-- START OF Provided material --

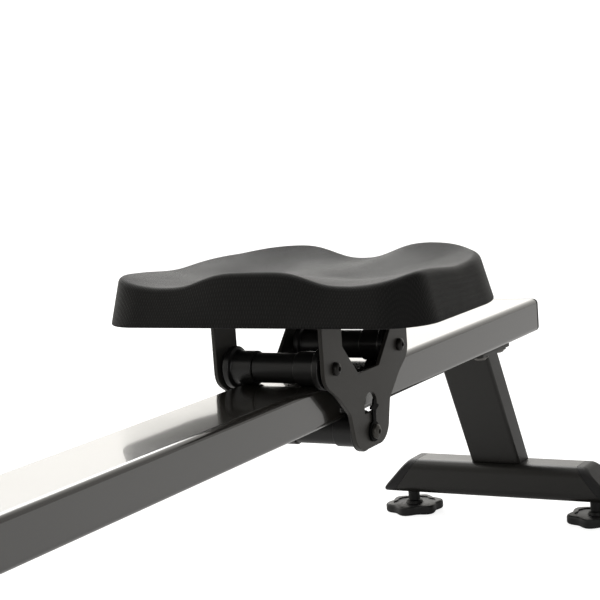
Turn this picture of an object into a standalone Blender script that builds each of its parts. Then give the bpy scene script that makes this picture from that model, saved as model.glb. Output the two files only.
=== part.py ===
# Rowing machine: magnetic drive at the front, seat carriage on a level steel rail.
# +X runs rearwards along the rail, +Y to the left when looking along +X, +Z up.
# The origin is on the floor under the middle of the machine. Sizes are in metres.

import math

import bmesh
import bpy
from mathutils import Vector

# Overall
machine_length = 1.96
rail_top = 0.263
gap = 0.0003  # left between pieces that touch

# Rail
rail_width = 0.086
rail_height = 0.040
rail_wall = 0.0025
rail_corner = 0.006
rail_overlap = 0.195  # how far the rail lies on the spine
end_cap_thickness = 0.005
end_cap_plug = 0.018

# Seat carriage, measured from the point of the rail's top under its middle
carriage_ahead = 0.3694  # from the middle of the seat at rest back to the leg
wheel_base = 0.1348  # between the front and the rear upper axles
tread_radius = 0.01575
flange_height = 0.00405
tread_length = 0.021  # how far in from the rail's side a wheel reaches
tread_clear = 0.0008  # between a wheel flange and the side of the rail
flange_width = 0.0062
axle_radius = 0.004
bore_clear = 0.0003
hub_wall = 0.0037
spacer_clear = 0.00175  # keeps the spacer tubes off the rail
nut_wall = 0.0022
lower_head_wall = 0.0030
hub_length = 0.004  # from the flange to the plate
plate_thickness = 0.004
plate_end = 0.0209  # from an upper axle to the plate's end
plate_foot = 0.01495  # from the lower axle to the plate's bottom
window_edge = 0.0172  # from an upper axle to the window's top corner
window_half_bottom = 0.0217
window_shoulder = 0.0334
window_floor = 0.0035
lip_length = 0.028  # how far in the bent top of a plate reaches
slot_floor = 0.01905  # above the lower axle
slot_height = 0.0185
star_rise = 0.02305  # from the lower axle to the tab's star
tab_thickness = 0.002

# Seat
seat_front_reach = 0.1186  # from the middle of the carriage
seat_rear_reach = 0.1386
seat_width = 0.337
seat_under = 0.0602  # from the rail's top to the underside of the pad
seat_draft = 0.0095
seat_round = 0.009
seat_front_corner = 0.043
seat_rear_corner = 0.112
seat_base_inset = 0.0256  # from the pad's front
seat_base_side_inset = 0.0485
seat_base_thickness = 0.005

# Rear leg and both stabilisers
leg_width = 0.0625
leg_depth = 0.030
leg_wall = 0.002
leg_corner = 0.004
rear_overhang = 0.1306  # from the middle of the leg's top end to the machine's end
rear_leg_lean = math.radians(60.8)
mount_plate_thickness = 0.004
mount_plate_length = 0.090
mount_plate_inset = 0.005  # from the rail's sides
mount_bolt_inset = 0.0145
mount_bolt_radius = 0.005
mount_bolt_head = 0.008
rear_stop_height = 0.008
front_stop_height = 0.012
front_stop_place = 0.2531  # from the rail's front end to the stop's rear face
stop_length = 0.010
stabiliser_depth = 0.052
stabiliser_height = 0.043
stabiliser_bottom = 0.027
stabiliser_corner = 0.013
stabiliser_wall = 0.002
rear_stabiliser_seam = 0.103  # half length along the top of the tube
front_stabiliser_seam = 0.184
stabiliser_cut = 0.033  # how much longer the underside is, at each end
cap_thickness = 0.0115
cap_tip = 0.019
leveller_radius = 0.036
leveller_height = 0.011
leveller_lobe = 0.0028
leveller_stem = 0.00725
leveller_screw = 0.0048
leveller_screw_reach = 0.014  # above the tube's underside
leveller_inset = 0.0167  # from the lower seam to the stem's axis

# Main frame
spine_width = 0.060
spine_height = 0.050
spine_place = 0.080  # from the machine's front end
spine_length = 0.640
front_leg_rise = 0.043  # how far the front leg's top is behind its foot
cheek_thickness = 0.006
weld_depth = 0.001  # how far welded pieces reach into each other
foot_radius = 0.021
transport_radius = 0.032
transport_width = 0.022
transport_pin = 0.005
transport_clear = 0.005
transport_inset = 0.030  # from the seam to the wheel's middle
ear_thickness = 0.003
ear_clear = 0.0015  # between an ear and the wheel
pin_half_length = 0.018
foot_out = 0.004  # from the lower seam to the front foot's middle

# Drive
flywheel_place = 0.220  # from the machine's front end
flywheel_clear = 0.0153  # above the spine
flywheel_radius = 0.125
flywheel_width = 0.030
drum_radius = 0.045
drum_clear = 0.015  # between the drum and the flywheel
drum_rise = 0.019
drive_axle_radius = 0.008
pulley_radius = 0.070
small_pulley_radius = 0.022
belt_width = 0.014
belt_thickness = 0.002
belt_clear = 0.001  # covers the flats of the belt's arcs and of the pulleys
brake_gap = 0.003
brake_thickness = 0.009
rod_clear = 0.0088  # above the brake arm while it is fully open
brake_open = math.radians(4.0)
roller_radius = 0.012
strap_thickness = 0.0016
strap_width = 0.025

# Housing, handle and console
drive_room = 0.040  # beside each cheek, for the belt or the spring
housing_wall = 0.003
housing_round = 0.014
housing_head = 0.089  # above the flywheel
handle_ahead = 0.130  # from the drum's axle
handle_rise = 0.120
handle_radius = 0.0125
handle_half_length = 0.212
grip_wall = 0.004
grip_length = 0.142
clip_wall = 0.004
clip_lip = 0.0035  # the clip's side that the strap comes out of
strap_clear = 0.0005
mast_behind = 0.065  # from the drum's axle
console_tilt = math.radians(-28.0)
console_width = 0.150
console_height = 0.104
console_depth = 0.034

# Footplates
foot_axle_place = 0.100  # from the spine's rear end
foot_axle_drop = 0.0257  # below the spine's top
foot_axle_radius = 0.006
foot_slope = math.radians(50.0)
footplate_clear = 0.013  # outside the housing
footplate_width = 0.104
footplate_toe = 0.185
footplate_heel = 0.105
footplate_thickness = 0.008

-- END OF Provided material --

# [Problem description]
Looking at the material above, please copy exactly every line from its first line through the line containing "gap = 0.0003", with both ends included and nothing else.

# [Full response]
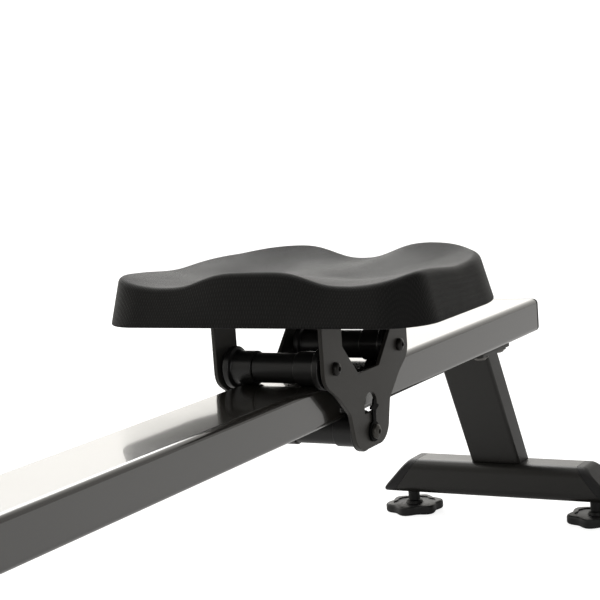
Turn this picture of an object into a standalone Blender script that builds each of its parts. Then give the bpy scene script that makes this picture from that model, saved as model.glb. Output the two files only.
=== part.py ===
# Rowing machine: magnetic drive at the front, seat carriage on a level steel rail.
# +X runs rearwards along the rail, +Y to the left when looking along +X, +Z up.
# The origin is on the floor under the middle of the machine. Sizes are in metres.

import math

import bmesh
import bpy
from mathutils import Vector

# Overall
machine_length = 1.96
rail_top = 0.263
gap = 0.0003  # left between pieces that touch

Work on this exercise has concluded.